** STORED DATA **
_ _ _ _ _

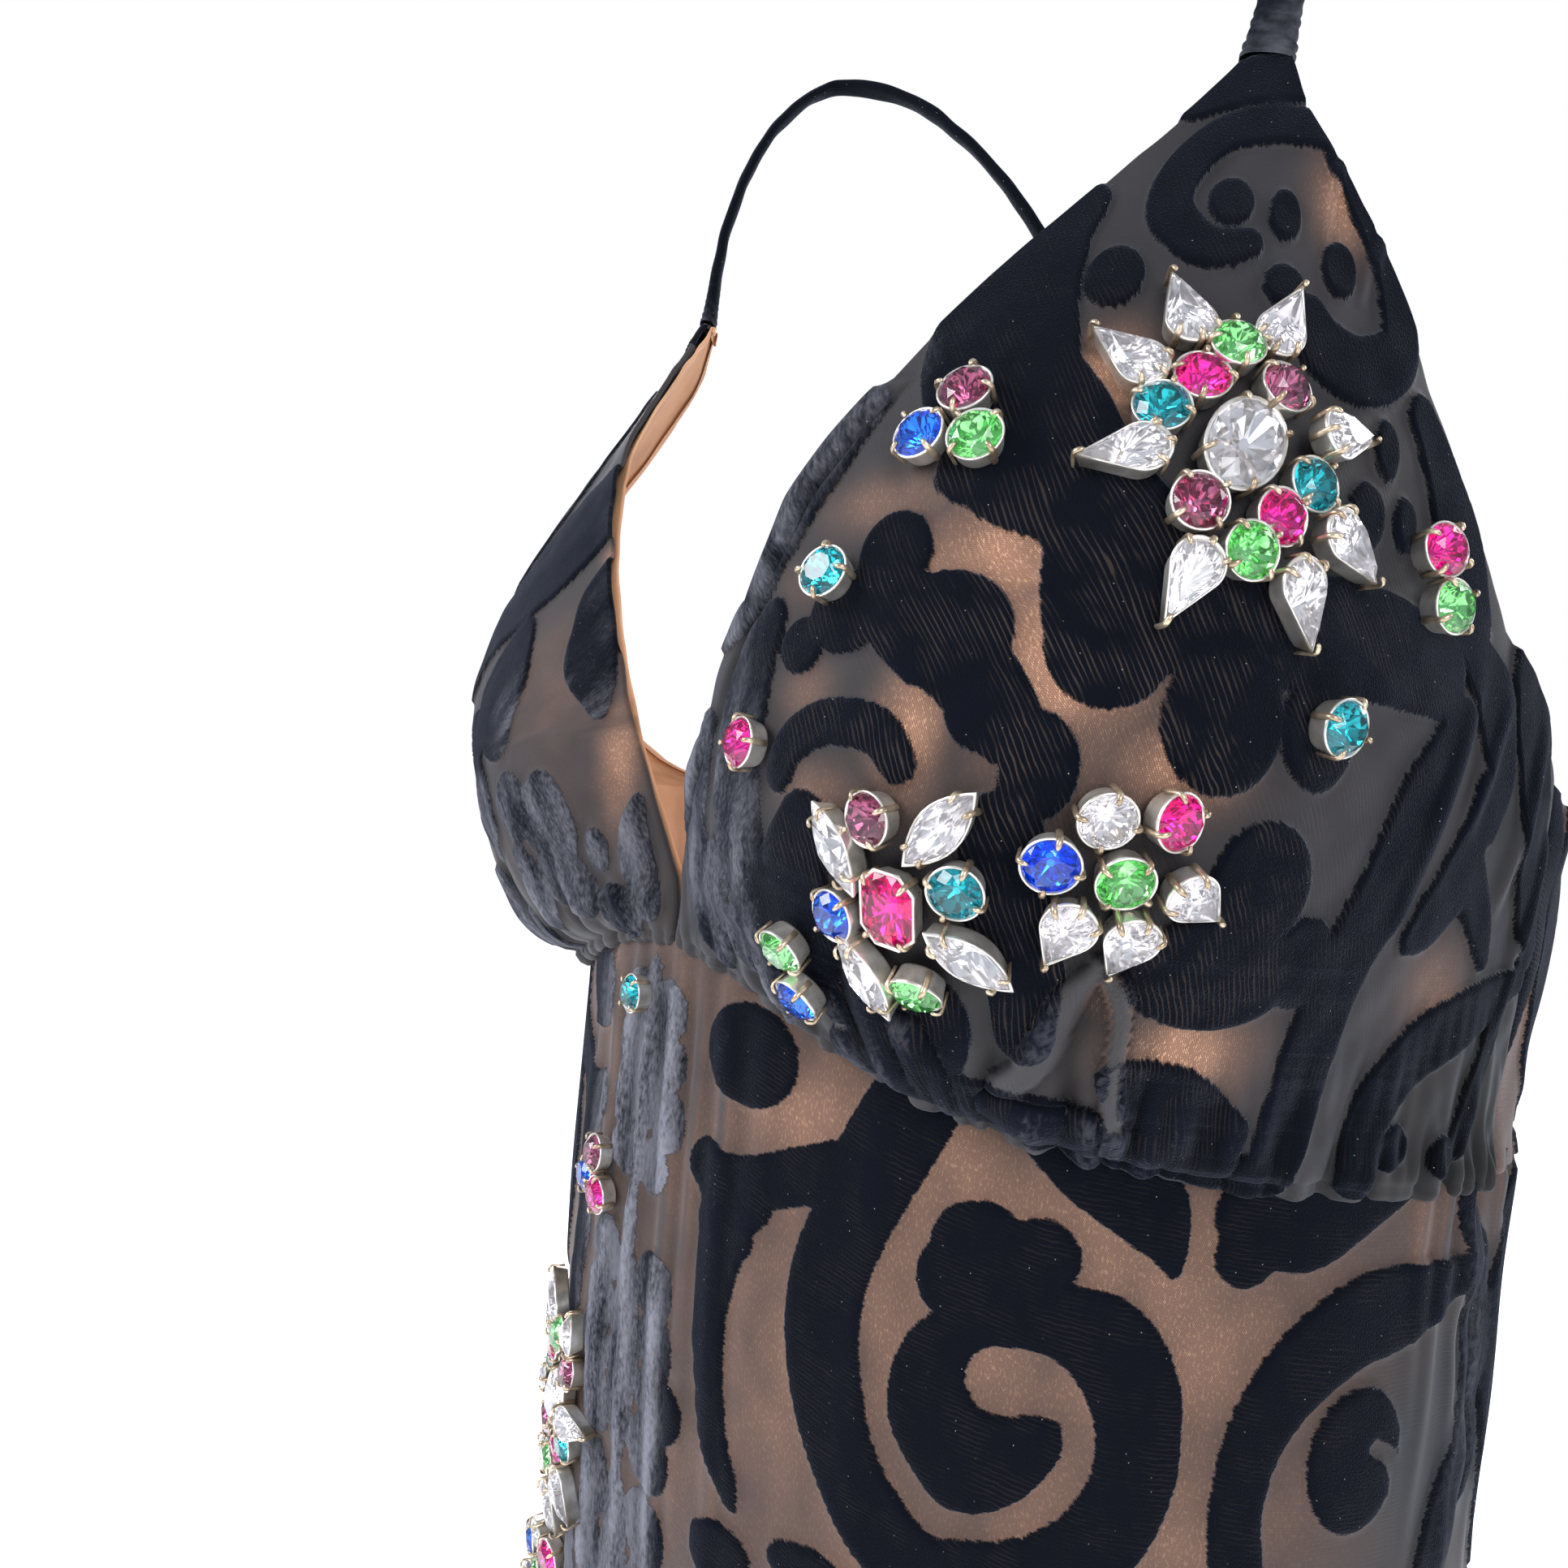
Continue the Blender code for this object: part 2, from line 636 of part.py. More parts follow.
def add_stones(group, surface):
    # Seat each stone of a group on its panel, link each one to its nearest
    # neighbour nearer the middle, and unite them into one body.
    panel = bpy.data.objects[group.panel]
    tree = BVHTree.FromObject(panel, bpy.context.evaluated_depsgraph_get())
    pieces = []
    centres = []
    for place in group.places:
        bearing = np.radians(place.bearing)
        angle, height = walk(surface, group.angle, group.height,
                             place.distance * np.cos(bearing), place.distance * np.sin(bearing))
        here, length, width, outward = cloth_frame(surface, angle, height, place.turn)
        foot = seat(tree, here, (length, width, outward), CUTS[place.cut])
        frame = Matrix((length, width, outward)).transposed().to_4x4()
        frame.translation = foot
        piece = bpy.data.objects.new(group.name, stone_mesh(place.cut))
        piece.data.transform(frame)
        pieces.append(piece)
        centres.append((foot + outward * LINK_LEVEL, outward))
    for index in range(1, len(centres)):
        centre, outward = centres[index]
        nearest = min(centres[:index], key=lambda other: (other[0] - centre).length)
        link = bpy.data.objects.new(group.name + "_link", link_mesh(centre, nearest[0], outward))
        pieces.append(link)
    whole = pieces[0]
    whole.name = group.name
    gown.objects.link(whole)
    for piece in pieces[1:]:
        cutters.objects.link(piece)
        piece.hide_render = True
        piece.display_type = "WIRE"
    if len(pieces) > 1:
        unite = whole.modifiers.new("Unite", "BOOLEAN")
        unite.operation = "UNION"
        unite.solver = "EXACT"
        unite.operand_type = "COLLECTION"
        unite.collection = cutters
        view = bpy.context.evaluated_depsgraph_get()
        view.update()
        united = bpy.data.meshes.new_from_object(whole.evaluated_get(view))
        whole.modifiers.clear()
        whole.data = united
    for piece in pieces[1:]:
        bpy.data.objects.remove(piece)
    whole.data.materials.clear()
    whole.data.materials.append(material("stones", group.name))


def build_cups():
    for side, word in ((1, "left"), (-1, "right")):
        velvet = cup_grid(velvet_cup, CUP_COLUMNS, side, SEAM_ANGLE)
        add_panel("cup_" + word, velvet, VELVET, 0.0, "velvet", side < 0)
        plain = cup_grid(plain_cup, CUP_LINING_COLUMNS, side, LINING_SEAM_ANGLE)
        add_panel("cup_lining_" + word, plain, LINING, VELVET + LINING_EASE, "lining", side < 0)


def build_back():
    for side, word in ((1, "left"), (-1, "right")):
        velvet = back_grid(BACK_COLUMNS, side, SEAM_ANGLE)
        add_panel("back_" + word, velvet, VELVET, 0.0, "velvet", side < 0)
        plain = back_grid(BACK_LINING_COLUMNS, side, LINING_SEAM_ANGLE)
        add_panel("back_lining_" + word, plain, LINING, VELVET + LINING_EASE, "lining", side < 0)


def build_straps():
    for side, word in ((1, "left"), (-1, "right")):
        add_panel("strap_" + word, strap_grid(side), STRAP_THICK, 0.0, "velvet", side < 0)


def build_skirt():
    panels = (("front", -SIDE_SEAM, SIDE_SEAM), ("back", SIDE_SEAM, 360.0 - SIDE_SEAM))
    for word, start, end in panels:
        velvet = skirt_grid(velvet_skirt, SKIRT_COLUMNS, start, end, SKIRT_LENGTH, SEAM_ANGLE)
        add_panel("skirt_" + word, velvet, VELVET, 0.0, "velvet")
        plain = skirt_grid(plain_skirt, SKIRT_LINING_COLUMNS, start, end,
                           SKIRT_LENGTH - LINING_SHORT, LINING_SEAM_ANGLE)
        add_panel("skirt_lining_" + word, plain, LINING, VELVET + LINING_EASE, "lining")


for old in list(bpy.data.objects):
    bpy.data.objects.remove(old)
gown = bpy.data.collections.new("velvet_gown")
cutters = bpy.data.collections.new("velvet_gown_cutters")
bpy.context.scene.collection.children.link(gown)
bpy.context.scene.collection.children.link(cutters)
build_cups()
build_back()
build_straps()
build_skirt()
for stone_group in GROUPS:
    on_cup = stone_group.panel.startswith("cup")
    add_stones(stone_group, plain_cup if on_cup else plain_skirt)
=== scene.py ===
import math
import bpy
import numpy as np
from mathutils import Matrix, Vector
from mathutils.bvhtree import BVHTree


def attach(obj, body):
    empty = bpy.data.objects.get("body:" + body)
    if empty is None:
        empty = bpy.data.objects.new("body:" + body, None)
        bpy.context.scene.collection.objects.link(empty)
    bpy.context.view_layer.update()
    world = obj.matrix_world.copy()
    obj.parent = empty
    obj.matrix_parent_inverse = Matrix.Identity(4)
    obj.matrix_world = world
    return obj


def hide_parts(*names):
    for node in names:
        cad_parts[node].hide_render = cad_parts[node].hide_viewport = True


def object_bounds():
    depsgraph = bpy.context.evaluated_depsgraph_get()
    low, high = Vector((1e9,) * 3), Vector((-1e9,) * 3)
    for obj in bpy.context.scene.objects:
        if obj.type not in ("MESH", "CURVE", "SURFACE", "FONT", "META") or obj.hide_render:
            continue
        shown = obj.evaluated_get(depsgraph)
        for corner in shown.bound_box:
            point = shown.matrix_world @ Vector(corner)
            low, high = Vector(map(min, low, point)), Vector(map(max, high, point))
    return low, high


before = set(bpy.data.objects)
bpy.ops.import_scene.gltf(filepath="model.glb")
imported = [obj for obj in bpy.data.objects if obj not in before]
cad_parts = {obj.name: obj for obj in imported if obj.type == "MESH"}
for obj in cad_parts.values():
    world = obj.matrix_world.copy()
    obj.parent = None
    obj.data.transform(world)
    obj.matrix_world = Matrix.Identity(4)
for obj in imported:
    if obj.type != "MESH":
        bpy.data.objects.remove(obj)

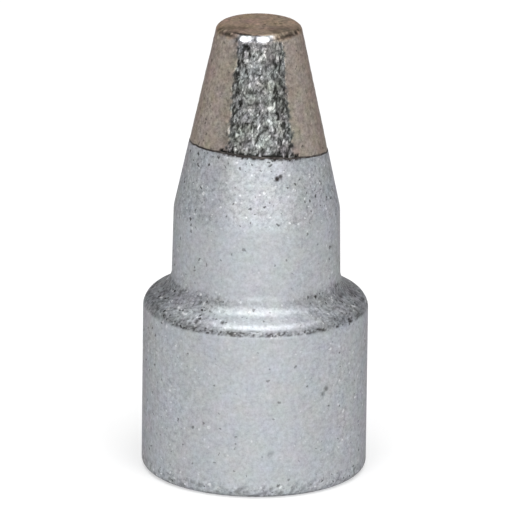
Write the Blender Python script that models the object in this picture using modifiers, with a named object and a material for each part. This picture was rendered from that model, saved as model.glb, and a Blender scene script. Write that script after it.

_ _ _ _ _

** WHAT YOU SHOULD DO **
Repeat word for word the lines from the line with "bpy.context.scene.collection.children.link(gown)" to the line with "bpy.context.view_layer.update()", both lines included.

** FINAL ANSWER **
bpy.context.scene.collection.children.link(gown)
bpy.context.scene.collection.children.link(cutters)
build_cups()
build_back()
build_straps()
build_skirt()
for stone_group in GROUPS:
    on_cup = stone_group.panel.startswith("cup")
    add_stones(stone_group, plain_cup if on_cup else plain_skirt)
=== scene.py ===
import math
import bpy
import numpy as np
from mathutils import Matrix, Vector
from mathutils.bvhtree import BVHTree


def attach(obj, body):
    empty = bpy.data.objects.get("body:" + body)
    if empty is None:
        empty = bpy.data.objects.new("body:" + body, None)
        bpy.context.scene.collection.objects.link(empty)
    bpy.context.view_layer.update()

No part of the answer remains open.